For each mechanism—such as SN feedback, axion dark matter, PBH heating, or resonant potential oscillations—the forbidden region is sharply defined by the energetic, relaxation, or resonance conditions that must be satisfied for a core to form within a physically or observationally relevant timescale (Hayashi et al., 29 Jul 2025, Boldrini et al., 2019, Shinozaki et al., 20 Jan 2026, Marsh et al., 2015, Ogiya et al., 2012, Cline et al., 2020, Deng et al., 2018, Kaneda et al., 2024).

2. Forbidden Regions in Baryonic Feedback and Halo Mass Space

Baryon-driven core formation is governed primarily by the interplay between the star-formation- and supernova-driven energy input and the gravitational binding energy of the dark matter halo. The forbidden region in this context can be mapped in the $(M_{200}, M_*)$ or $(M_{200}, V_{\max})$ plane:

For halo masses $M_{200}\lesssim10^8$ – $10^{10}\ M_\odot$ (or $V_{\max}\lesssim 30$ km/s), galaxies lack sufficient stellar feedback energy to unbind or reconfigure the central dark matter, and thus remain cuspy.
For halo masses $M_{200}\gtrsim10^{11}$ – $10^{12}\ M_\odot$ ( $V_{\max}\gtrsim 200$ km/s), even substantial feedback is unable to counter the gravitational potential well, so the cusp is retained.
Only in the intermediate mass range $10^{10}\lesssim M_{200}/M_\odot\lesssim 10^{12}$ is the energy input capable of effecting a transition, resulting in cores (Kaneda et al., 2024, Hayashi et al., 29 Jul 2025, Shinozaki et al., 20 Jan 2026).

The criterion is that the total available SN II energy (modulated by an efficiency parameter, $\varepsilon\sim0.01$ ), integrated over all bursts, must exceed the dynamical energy gap $\Delta E$ needed for the NFW $\rightarrow$ cored (Burkert) transition: $E_{\rm avail} = \varepsilon e_{51} f_{\rm SNII} M_*$

$\Delta E = [\psi_{NFW}(c_{200}) - \psi_{BKT}(M_{200})]\, M_{200}\,\phi_{200}$

A forbidden region comprises all $(M_{200}, M_*)$ values for which $E_{\rm avail}<\Delta E$ (Shinozaki et al., 20 Jan 2026).

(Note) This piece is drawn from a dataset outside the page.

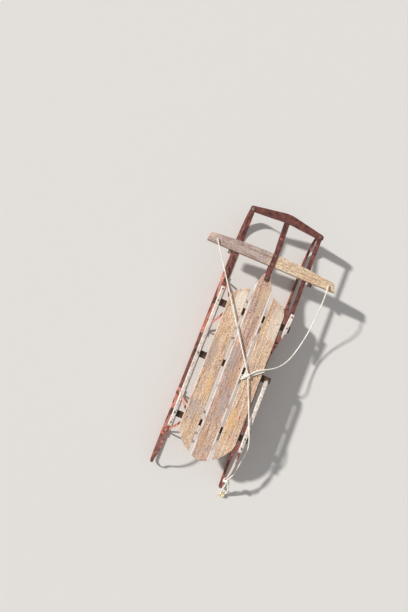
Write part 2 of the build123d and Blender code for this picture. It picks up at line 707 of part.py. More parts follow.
def make_knot(place, radius, half_height):
    """A lump of tied rope, round in plan."""
    with BuildPart() as knot:
        with BuildSketch(Plane(origin=place, x_dir=(1, 0, 0), z_dir=(0, -1, 0))) as half:
            Rectangle(radius, 2 * half_height, align=(Align.MIN, Align.CENTER))
            fillet(half.vertices().group_by(Axis.X)[-1], min(radius, half_height) * 0.9)
        revolve(axis=Axis(place, (0, 0, 1)))
    return knot


KNOT_Z = DECK_TOP + KNOT_HALF_H + 0.3
HOLE_EXIT_Z = 174.0

# The rope's routes, from the bar's holes to the knot on the deck and on to the right rear curl
ROPE_LEFT = [(-ROPE_HOLE_X, ROPE_HOLE_Y, HOLE_EXIT_Z), (KNOT[0] - 4, KNOT[1] + 6, KNOT_Z)]
ROPE_RIGHT = [
    (261, 372, 174),
    (261, 351, 182),
    (262, 312, 182),
    (265, 264, 164),
    (268, 218, 137),
    (268, 166, 112),
    (262, 118, 100),
    (252, 76, 98),
    (239, 37, 104),
    (222, 4, 116),
    (199, -24, 134),
    (172, -46, 154),
    (142, -63, 169),
    (112, -77, 173),
    (90, -93, 172),
    (79, -109, 170),
]
ROPE_TAIL = [
    (76, -128, 170),
    (89, -158, 169),
    (105, -196, 168),
    (124, -240, 168),
    (142, -285, 169),
    (158, -325, 169),
    (174, -360, 164),
    (187, -391, 150),
    (190, -420, 136),
    (188, -448, 125),
    (186, -476, 117),
    (184, -501, 113),
    (178, -523, 114),
    (169, -539, 117),
    (162, -552, 110),
    (160, -560, 100),
]
# The doubled end that hangs from the curl's knot to the tassel on the floor
ROPE_LEGS = {
    "left": [
        (169, -566, 84),
        (170, -582, 67),
        (171, -597, 47),
        (173, -611, 27),
        (177, -620, 13),
    ],
    "right": [
        (170, -558, 90),
        (180, -567, 79),
        (188, -581, 61),
        (195, -597, 40),
        (199, -611, 23),
        (196, -620, 13),
    ],
}

for side_name, side_sign in SIDES.items():
    keep(make_side_board(side_sign, SIDE_FRONT_R[side_name]), f"board_{side_name}")
    keep(make_runner(side_sign), f"runner_{side_name}")
    keep(make_rear_curl(side_sign), f"rear_curl_{side_name}")
    keep(make_side_strap(side_sign), f"side_strap_{side_name}")
    keep(make_guide(side_sign), f"guide_bolt_{side_name}")
    keep(make_rope_stub(side_sign), f"rope_stub_{side_name}")
    corner_bolt = make_bolt(
        (side_sign * TRACK_X, CORNER_Y), CORNER_SHAFT_R, DECK_BASE + STRAP_T, STRAP_BASE - FLANGE_T
    )
    keep(corner_bolt, f"corner_bolt_{side_name}")
    for knee_place in KNEE_SPREAD:
        keep(make_knee(knee_place, side_sign), f"knee_{knee_place}_{side_name}")

for bench_place in BENCH_Y:
    keep(make_bench(bench_place), f"bench_{bench_place}")

keep(make_centre_board(), "board_centre")
keep(make_rail(SIDES["left"], RAIL_FRONT_Y, RAIL_REAR_Y), "side_rail_left")
keep(make_splintered_stub(SIDES["right"]), "side_rail_right_front")
keep(make_rail(SIDES["right"], BROKEN_START_Y, RAIL_REAR_Y), "side_rail_right_rear")
keep(make_bumper(), "bumper")
keep(make_centre_strap(), "centre_strap")
keep(make_yoke_plate(), "yoke_plate")
pivot_head_base = TAIL_MID + STRAP_T / 2 + SLIDE_GAP
keep(make_bolt((0, PIVOT_Y), PIVOT_R, pivot_head_base, YOKE_BASE - SLIDE_GAP), "pivot_bolt")
for rivet_place, rivet_setout in RIVET_SETOUTS.items():
    keep(make_bar_rivet(rivet_setout), f"bar_rivet_{rivet_place}")
keep(make_steering_bar(), "steering_bar")
keep(make_tube(ROPE_LEFT, "rope_left"), "rope_left")
keep(make_tube(ROPE_RIGHT, "rope_right"), "rope_right")
keep(make_tube(ROPE_TAIL, "rope_tail"), "rope_tail")
for leg_name, leg_route in ROPE_LEGS.items():
    keep(make_tube(leg_route, f"rope_leg_{leg_name}"), f"rope_leg_{leg_name}")
keep(make_wrap(0), "rope_wrap_front")
keep(make_wrap(WRAP_SPACING), "rope_wrap_rear")
keep(make_knot((*KNOT, KNOT_Z), KNOT_R, KNOT_HALF_H), "rope_knot")
keep(make_knot(CURL_KNOT, CURL_KNOT_R, CURL_KNOT_HALF_H), "rope_curl_knot")
keep(make_knot(TASSEL, TASSEL_R, TASSEL_HALF_H), "rope_tassel")
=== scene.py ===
"""A child's steerable runner sled in weathered wood, rusty steel and knotted cotton rope."""

import logging
import math
import random
from collections.abc import Sequence
from dataclasses import dataclass
from enum import Enum

import bmesh
import bpy
from mathutils import Matrix, Vector


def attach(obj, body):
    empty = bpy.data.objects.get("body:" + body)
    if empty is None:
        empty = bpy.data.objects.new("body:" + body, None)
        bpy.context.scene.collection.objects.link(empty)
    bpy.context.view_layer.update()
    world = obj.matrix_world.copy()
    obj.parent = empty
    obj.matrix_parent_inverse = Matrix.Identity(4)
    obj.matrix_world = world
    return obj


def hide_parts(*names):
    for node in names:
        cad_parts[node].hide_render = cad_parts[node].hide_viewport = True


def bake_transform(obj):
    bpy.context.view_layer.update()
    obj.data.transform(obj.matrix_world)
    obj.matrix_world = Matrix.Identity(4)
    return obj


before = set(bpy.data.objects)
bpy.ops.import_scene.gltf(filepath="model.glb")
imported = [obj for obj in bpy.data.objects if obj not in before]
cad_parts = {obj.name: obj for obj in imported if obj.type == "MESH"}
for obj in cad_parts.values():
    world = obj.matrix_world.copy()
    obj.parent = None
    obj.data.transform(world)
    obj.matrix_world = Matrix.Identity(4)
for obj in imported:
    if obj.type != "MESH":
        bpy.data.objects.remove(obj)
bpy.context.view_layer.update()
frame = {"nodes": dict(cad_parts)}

MM = 0.001
BENCHES = {"front": 0.133, "middle": -0.103, "rear": -0.370}
SIDES = {"left": -1, "right": 1}
TRACK_X = 0.160
DECK_TOP = 0.160
KNOT_POINTS = 90
TURN_POINTS = 32
LEAST_RESOLUTION = 4

log = logging.getLogger("sled")

Rgb = tuple[int, int, int]
Point = tuple[float, float, float]
Stop = tuple[float, Rgb]
Socket = bpy.types.NodeSocket


def linear(colour: Rgb) -> tuple[float, float, float, float]:
    """Turn a colour of 0 to 255 a channel into the linear values that a shader takes.

    Args:
        colour: Red, green and blue.

    Returns:
        The linear colour with full opacity.
    """
    shares = [channel / 255 for channel in colour]
    red, green, blue = (s / 12.92 if s <= 0.04045 else ((s + 0.055) / 1.055) ** 2.4 for s in shares)
    return red, green, blue, 1.0


class Body(Enum):
    """The bodies that the sled's pieces ride on."""

    FRAME = "frame"
    STEERING = "steering"


class Slot(Enum):
    """The names of material slots that added pieces are passed with."""

    STEEL = "rusty_steel"
    RAIL = "rail_wood"
    ROPE = "rope"


class Stretch(Enum):
    """How a pattern is scaled along X, Y and Z: long patches where the scale is small."""

    ALONG = (1.0, 0.045, 1.0)
    ACROSS = (0.045, 1.0, 1.0)
    EVEN = (1.0, 1.0, 1.0)
    CHIPS = (1.0, 0.25, 1.0)
    FLAKES = (1.0, 0.5, 1.0)


class Pattern(Enum):
    """The finishes' noise patterns.

    Each has the size of its largest patches in metres, the number of its finer layers, how strong these
    are, and how far the pattern is bent.
    """

    STRANDS = (0.013, 5.0, 0.62, 0.4)
    RINGS = (0.0052, 2.0, 0.5, 1.2)
    PATCHES = (0.075, 4.0, 0.6, 0.0)
    GLOW = (0.045, 4.0, 0.6, 0.0)
    FIBRES = (0.0016, 3.0, 0.7, 0.0)
    WEATHERING = (0.005, 3.0, 0.6, 0.0)
    GRIME = (0.02, 6.0, 0.7, 0.0)
    SPECKS = (0.0022, 2.0, 0.5, 0.0)
    SPLITS = (0.021, 1.0, 0.4, 0.2)
    CHIPS = (0.012, 4.0, 0.6, 0.0)
    STAIN_EDGE = (0.006, 3.0, 0.55, 0.0)
    CLOUD = (0.022, 6.0, 0.65, 0.0)
    PITS = (0.0026, 4.0, 0.7, 0.0)
    FLAKES = (0.03, 8.0, 0.68, 0.0)
    FADING = (0.05, 3.0, 0.55, 0.0)
    STEEL_SPOT_EDGE = (0.005, 3.0, 0.55, 0.0)
    SOILING = (0.03, 5.0, 0.65, 0.0)
    YARNS = (0.0011, 3.0, 0.6, 0.0)

    @property
    def inputs(self) -> dict[str, float]:
        """Return what a noise node's inputs are set to."""
        size, detail, roughness, distortion = self.value
        return {"Scale": 1.0 / size, "Detail": detail, "Roughness": roughness, "Distortion": distortion}


# What a pattern multiplies a colour by, where it is low and where it is high
FIBRE_TONES: tuple[Stop, Stop] = ((0.34, (158, 148, 140)), (0.54, (255, 253, 250)))
WEATHER_TONES: tuple[Stop, Stop] = ((0.36, (172, 152, 140)), (0.56, (255, 252, 248)))
PIT_TONES: tuple[Stop, Stop] = ((0.32, (142, 132, 128)), (0.66, (255, 250, 246)))
YARN_TONES: tuple[Stop, Stop] = ((0.3, (220, 214, 204)), (0.55, (255, 255, 253)))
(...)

3. Cusp-core Transition Forbidden Regions in Dark Matter Microphysics

3.1 Ultra-light Axion (Fuzzy) Dark Matter

For solitonic core formation via ultra-light axion (ULA) dark matter, the forbidden region appears in axion mass parameter space:

For $m_a > 1.1\times10^{-22}\ \mathrm{eV}$ , core sizes in dwarf spheroidals are too small: galaxies remain cuspy.
For $m_a \lesssim 1\times10^{-22}\ \mathrm{eV}$ , cosmological structure formation (e.g., galaxy counts at high redshift) is strongly suppressed and in tension with data.

Thus, there is no allowed window in $m_a$ satisfying both kpc-size core formation in dwarfs and cosmological structure constraints. The region between these two bounds constitutes the axion “Catch-22 forbidden region” (Marsh et al., 2015).

3.2 Self-interacting and Light Scalar Dark Matter

A general scaling analysis for minimally coupled complex scalars or general polytrope-like models shows that the empirical relation $\rho_c\propto 1/R_c$ ( $\beta\simeq1$ ) observed in galactic cores is not accessible to any stable ground state or virialized configuration. Instead, three branches are found:

$\beta=4$ : quantum pressure vs. gravity
$\beta=2$ : quantum pressure vs. self-interaction, or strong gravity
$\beta\to\infty$ : repulsive self-interaction vs. gravity

The $\beta\sim1$ scaling observed is not reproducible; the $(\rho_c, R_c)$ plane around $\rho_c\propto 1/R_c$ is “forbidden” for these models (Deng et al., 2018).

3.3 Dynamical Heating by Primordial Black Holes

For halos containing a subdominant population of PBHs, forbidden regions are found in the $(m_{\rm PBH}, f_{\rm PBH})$ plane:

Cores form within a Hubble time only for $m_{\rm PBH}\in[25, 100]\,M_\odot$ and $f_{\rm PBH}\gtrsim0.01$ .
For $m_{\rm PBH}<25\,M_\odot$ , or $f_{\rm PBH}<f_{\rm min}(m_{\rm PBH})\propto 1/m_{\rm PBH}$ , core formation time exceeds galaxy lifetimes and the cusp is preserved.
The forbidden region is the set $(m_{\rm PBH}, f_{\rm PBH})$ where $t_{\rm core}>\,T_{\rm age}$ , i.e., below the critical $f_{\min}(m_{\rm PBH})$ curve for physically motivated $T_{\rm age}$ (Boldrini et al., 2019).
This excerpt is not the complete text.